Task input |
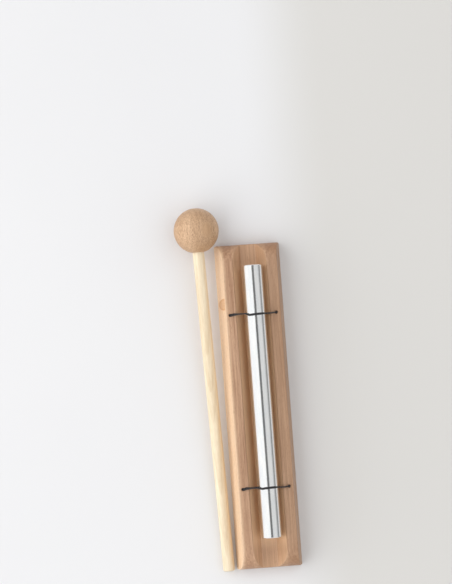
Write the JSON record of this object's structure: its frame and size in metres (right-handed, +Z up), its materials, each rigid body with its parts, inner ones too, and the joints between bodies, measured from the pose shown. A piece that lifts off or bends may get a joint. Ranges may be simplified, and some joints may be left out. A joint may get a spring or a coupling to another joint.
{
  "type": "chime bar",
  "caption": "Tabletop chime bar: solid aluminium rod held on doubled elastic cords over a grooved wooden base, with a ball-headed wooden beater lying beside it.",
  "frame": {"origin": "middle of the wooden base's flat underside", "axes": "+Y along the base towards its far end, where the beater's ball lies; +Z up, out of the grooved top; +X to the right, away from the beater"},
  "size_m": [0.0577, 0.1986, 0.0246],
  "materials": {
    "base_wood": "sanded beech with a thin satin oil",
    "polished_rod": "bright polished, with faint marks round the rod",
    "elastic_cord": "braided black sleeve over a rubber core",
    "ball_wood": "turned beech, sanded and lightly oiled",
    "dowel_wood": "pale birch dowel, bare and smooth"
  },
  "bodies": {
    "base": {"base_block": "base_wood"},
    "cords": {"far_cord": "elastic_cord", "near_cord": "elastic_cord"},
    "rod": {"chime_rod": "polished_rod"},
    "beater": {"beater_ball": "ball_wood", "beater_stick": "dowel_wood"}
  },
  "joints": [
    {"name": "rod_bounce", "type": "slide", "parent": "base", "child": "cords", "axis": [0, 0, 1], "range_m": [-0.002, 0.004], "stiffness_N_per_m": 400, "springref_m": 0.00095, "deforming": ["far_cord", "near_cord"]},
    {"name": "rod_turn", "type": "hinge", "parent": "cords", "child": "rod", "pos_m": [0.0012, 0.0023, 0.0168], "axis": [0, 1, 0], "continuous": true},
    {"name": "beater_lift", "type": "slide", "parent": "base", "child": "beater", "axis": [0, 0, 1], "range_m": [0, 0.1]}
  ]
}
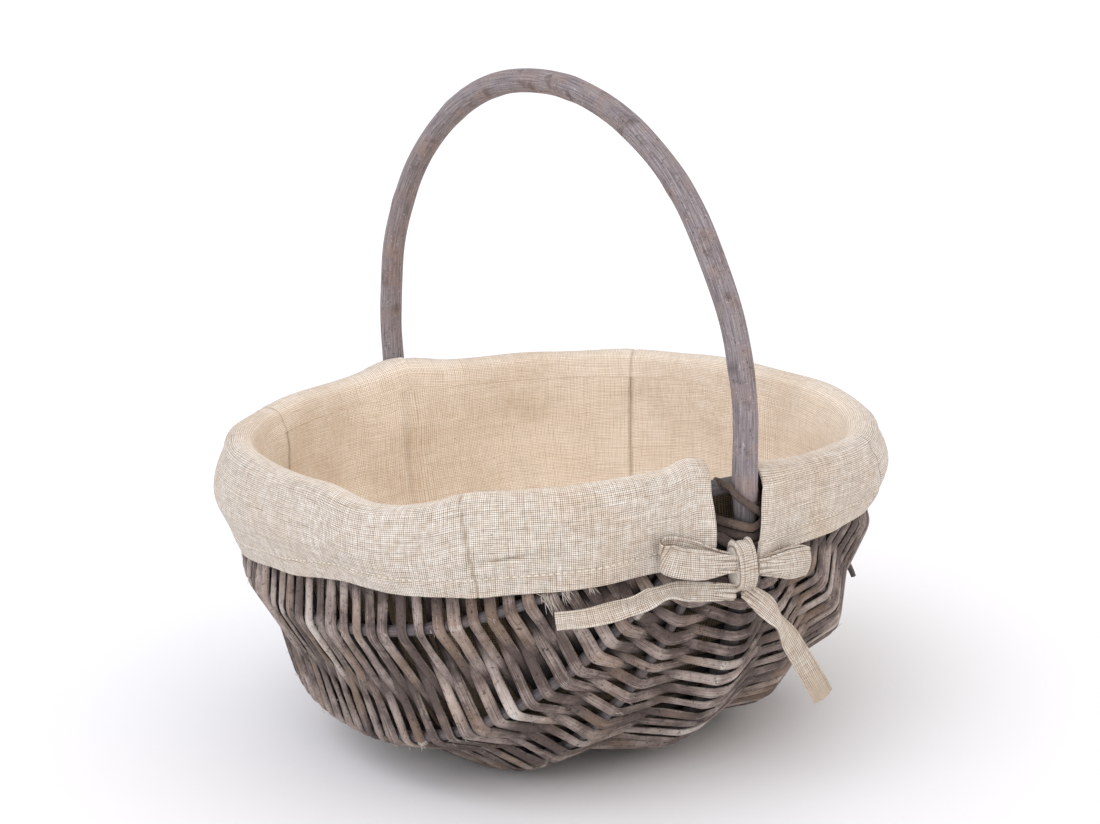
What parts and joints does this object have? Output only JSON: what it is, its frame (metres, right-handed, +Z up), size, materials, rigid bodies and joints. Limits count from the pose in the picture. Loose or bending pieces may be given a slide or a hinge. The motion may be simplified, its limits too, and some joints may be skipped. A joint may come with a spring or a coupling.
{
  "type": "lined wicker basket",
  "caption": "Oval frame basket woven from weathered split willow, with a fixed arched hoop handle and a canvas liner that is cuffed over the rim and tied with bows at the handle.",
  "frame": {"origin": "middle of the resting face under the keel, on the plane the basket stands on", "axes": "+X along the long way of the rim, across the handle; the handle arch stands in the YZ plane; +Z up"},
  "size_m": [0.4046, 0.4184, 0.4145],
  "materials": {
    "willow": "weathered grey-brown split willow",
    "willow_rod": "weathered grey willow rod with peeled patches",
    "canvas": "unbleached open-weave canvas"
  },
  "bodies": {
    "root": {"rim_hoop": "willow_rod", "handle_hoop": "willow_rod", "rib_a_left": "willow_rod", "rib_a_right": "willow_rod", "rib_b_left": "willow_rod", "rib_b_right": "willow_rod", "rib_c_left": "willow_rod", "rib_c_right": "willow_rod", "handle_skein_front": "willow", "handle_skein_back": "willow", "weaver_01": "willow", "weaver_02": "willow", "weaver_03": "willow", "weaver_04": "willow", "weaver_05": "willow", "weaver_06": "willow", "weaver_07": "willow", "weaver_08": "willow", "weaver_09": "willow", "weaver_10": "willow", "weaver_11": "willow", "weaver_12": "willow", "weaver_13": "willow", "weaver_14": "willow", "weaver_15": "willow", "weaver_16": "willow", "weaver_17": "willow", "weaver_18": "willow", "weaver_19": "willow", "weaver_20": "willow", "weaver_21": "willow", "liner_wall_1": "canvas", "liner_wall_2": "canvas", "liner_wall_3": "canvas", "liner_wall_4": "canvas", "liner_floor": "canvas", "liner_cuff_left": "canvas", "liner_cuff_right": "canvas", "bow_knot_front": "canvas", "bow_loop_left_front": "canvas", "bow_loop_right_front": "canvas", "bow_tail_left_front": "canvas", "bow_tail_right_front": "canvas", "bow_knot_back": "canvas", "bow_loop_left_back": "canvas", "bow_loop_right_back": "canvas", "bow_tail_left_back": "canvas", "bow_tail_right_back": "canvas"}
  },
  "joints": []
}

Goal of the exercise | Output the complete data exactly as written.

Answer to this problem |
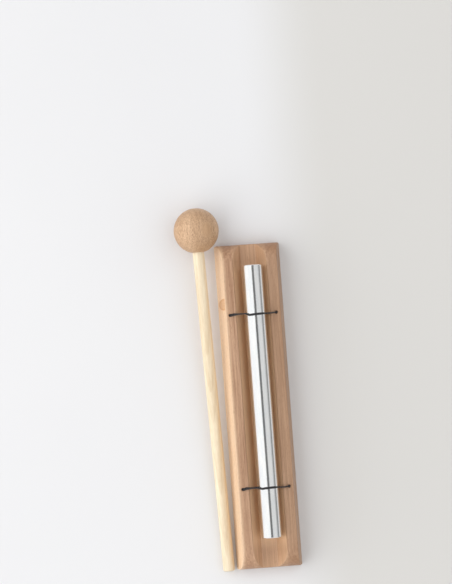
Write the JSON record of this object's structure: its frame and size in metres (right-handed, +Z up), its materials, each rigid body with its parts, inner ones too, and the joints between bodies, measured from the pose shown. A piece that lifts off or bends may get a joint. Ranges may be simplified, and some joints may be left out. A joint may get a spring or a coupling to another joint.
{
  "type": "chime bar",
  "caption": "Tabletop chime bar: solid aluminium rod held on doubled elastic cords over a grooved wooden base, with a ball-headed wooden beater lying beside it.",
  "frame": {"origin": "middle of the wooden base's flat underside", "axes": "+Y along the base towards its far end, where the beater's ball lies; +Z up, out of the grooved top; +X to the right, away from the beater"},
  "size_m": [0.0577, 0.1986, 0.0246],
  "materials": {
    "base_wood": "sanded beech with a thin satin oil",
    "polished_rod": "bright polished, with faint marks round the rod",
    "elastic_cord": "braided black sleeve over a rubber core",
    "ball_wood": "turned beech, sanded and lightly oiled",
    "dowel_wood": "pale birch dowel, bare and smooth"
  },
  "bodies": {
    "base": {"base_block": "base_wood"},
    "cords": {"far_cord": "elastic_cord", "near_cord": "elastic_cord"},
    "rod": {"chime_rod": "polished_rod"},
    "beater": {"beater_ball": "ball_wood", "beater_stick": "dowel_wood"}
  },
  "joints": [
    {"name": "rod_bounce", "type": "slide", "parent": "base", "child": "cords", "axis": [0, 0, 1], "range_m": [-0.002, 0.004], "stiffness_N_per_m": 400, "springref_m": 0.00095, "deforming": ["far_cord", "near_cord"]},
    {"name": "rod_turn", "type": "hinge", "parent": "cords", "child": "rod", "pos_m": [0.0012, 0.0023, 0.0168], "axis": [0, 1, 0], "continuous": true},
    {"name": "beater_lift", "type": "slide", "parent": "base", "child": "beater", "axis": [0, 0, 1], "range_m": [0, 0.1]}
  ]
}
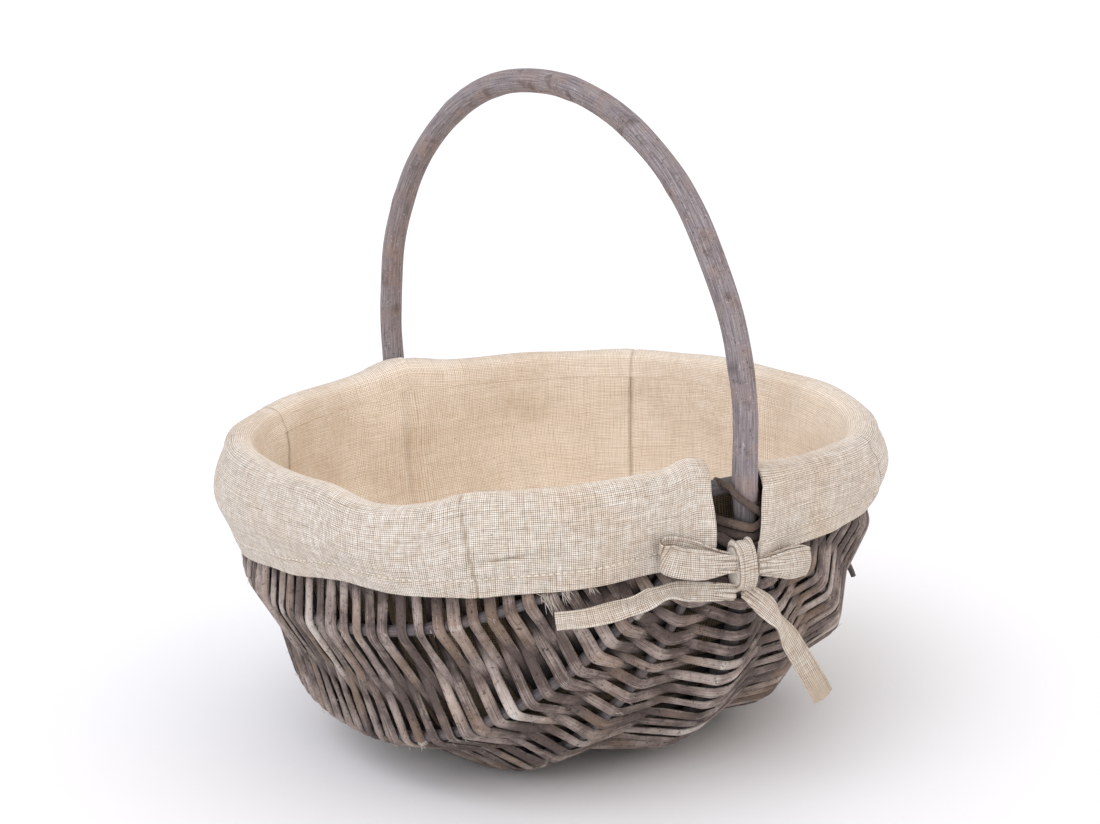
What parts and joints does this object have? Output only JSON: what it is, its frame (metres, right-handed, +Z up), size, materials, rigid bodies and joints. Limits count from the pose in the picture. Loose or bending pieces may be given a slide or a hinge. The motion may be simplified, its limits too, and some joints may be skipped. A joint may come with a spring or a coupling.
{
  "type": "lined wicker basket",
  "caption": "Oval frame basket woven from weathered split willow, with a fixed arched hoop handle and a canvas liner that is cuffed over the rim and tied with bows at the handle.",
  "frame": {"origin": "middle of the resting face under the keel, on the plane the basket stands on", "axes": "+X along the long way of the rim, across the handle; the handle arch stands in the YZ plane; +Z up"},
  "size_m": [0.4046, 0.4184, 0.4145],
  "materials": {
    "willow": "weathered grey-brown split willow",
    "willow_rod": "weathered grey willow rod with peeled patches",
    "canvas": "unbleached open-weave canvas"
  },
  "bodies": {
    "root": {"rim_hoop": "willow_rod", "handle_hoop": "willow_rod", "rib_a_left": "willow_rod", "rib_a_right": "willow_rod", "rib_b_left": "willow_rod", "rib_b_right": "willow_rod", "rib_c_left": "willow_rod", "rib_c_right": "willow_rod", "handle_skein_front": "willow", "handle_skein_back": "willow", "weaver_01": "willow", "weaver_02": "willow", "weaver_03": "willow", "weaver_04": "willow", "weaver_05": "willow", "weaver_06": "willow", "weaver_07": "willow", "weaver_08": "willow", "weaver_09": "willow", "weaver_10": "willow", "weaver_11": "willow", "weaver_12": "willow", "weaver_13": "willow", "weaver_14": "willow", "weaver_15": "willow", "weaver_16": "willow", "weaver_17": "willow", "weaver_18": "willow", "weaver_19": "willow", "weaver_20": "willow", "weaver_21": "willow", "liner_wall_1": "canvas", "liner_wall_2": "canvas", "liner_wall_3": "canvas", "liner_wall_4": "canvas", "liner_floor": "canvas", "liner_cuff_left": "canvas", "liner_cuff_right": "canvas", "bow_knot_front": "canvas", "bow_loop_left_front": "canvas", "bow_loop_right_front": "canvas", "bow_tail_left_front": "canvas", "bow_tail_right_front": "canvas", "bow_knot_back": "canvas", "bow_loop_left_back": "canvas", "bow_loop_right_back": "canvas", "bow_tail_left_back": "canvas", "bow_tail_right_back": "canvas"}
  },
  "joints": []
}